Jakarta – Polri, sebagai institusi yang diamanahkan untuk menjaga keamanan dan ketertiban masyarakat, telah mengalami sorotan tajam sepanjang tahun 2024. Sorotan ini mencakup berbagai aspek, mulai dari prestasi besar hingga kasus-kasus yang melibatkan oknum anggota kepolisian yang merusak citra lembaga. Kamis (26/12/2024)
Menghadapi sorotan ini, Polri dihadapkan pada tantangan besar dalam menjaga integritas dan kepercayaan publik.
Keberhasilan Polri dalam Menjaga Keamanan di Acara Besar
Di sisi positif, Polri mencatatkan berbagai prestasi dalam menjaga keamanan selama acara besar yang dihelat di Indonesia. Sebagai lembaga yang memiliki peran penting dalam pengamanan, Polri berhasil menjalankan tugasnya dengan baik dalam beberapa acara nasional maupun internasional.
Salah satu prestasi Polri yang patut diapresiasi adalah pengamanan pada Pekan Olahraga Nasional (PON) XXI yang berlangsung di Aceh dan Sumatera Utara.
PON yang melibatkan ribuan atlet dan pengunjung dari seluruh Indonesia ini membutuhkan pengamanan ekstra ketat, mengingat potensi keramaian dan kerawanan yang dapat terjadi. Polri berhasil menjaga keamanan tanpa ada insiden besar yang mengguncang acara tersebut.
Selain PON, Polri juga berhasil mengawal jalannya Pemilu dan Pilkada Serentak 2024. Dengan millions of voters participating, tantangan untuk memastikan setiap suara dihitung dengan jujur dan aman sangat besar.
Namun, Polri berhasil memberikan pengamanan yang efektif, sehingga pemilu dan pilkada dapat berlangsung dengan damai dan terorganisir dengan baik.
Penyelenggaraan acara internasional seperti World Water Forum (WWF) di Bali juga menjadi sorotan positif bagi Polri.
Forum ini dihadiri oleh delegasi dari berbagai negara dan merupakan platform penting untuk membahas isu-isu global terkait air dan lingkungan.
Keberhasilan Polri dalam mengamankan acara tersebut menunjukkan kemampuan lembaga ini dalam menghadapi situasi skala besar yang melibatkan delegasi asing.
Kasus Negatif yang Mencoreng Nama Polri
Namun, di balik prestasi-prestasi tersebut, Polri juga menghadapi kritik keras atas sejumlah kasus yang melibatkan oknum anggotanya. Kasus-kasus ini telah mencoreng nama baik Polri dan mengundang perhatian masyarakat serta media.

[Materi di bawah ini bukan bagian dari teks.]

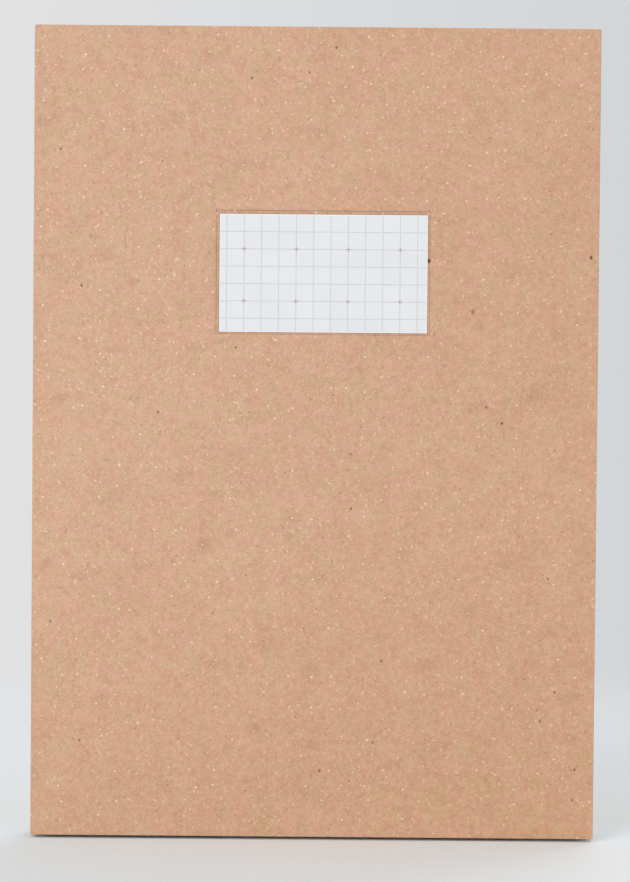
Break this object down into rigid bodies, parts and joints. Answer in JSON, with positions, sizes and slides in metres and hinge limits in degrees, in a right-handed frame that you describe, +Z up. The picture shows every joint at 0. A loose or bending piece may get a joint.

Dalam beberapa bulan terakhir, sejumlah peristiwa tragis yang melibatkan anggota Polri telah mencuat ke permukaan, menggugah pertanyaan besar tentang profesionalisme dan integritas anggota kepolisian.
1. Kematian Afif Maulana yang Diduga Disiksa oleh Polisi
Salah satu kasus yang menjadi sorotan publik adalah kematian Afif Maulana, seorang bocah berusia 13 tahun yang ditemukan tewas dengan luka-luka yang diduga akibat penyiksaan oleh anggota Polri. Kejadian ini terjadi pada Juni 2024, ketika Afif bersama teman-temannya ditangkap oleh anggota Sabhara Polda Sumatera Barat dengan tuduhan akan ikut tawuran.
Namun, bukannya mendapatkan perlakuan hukum yang sesuai, mereka malah dianiaya dengan cara yang sangat kejam.
Afif Maulana tewas setelah mengalami patah tulang iga yang menyebabkan paru-parunya robek. Penyiksaan ini termasuk tindakan memukul dengan rotan, menendang, menyetrum, dan bahkan membakar tubuh korban dengan rokok.
Tindak kekerasan yang dialami oleh Afif dan teman-temannya telah mencoreng nama baik Polri, dan kasus ini memicu gelombang protes dari masyarakat dan organisasi hak asasi manusia (HAM).
2. Penembakan Gamma Rizkynata di Semarang
Kasus tragis lainnya adalah penembakan terhadap seorang siswa SMK, Gamma Rizkynata Oktafandy alias GRO, yang terjadi pada November 2024 di Semarang, Jawa Tengah. Gamma ditembak oleh anggota Polri, Aipda Robig Zaenudin, yang awalnya mengklaim bahwa penembakan itu dilakukan karena Gamma terlibat dalam tawuran antar geng.
Namun, setelah dilakukan pemeriksaan lebih lanjut, terungkap bahwa penembakan tersebut tidak terkait dengan tawuran, melainkan karena Aipda Robig merasa terancam setelah motornya terhalang oleh kendaraan yang dikendarai oleh Gamma dan teman-temannya.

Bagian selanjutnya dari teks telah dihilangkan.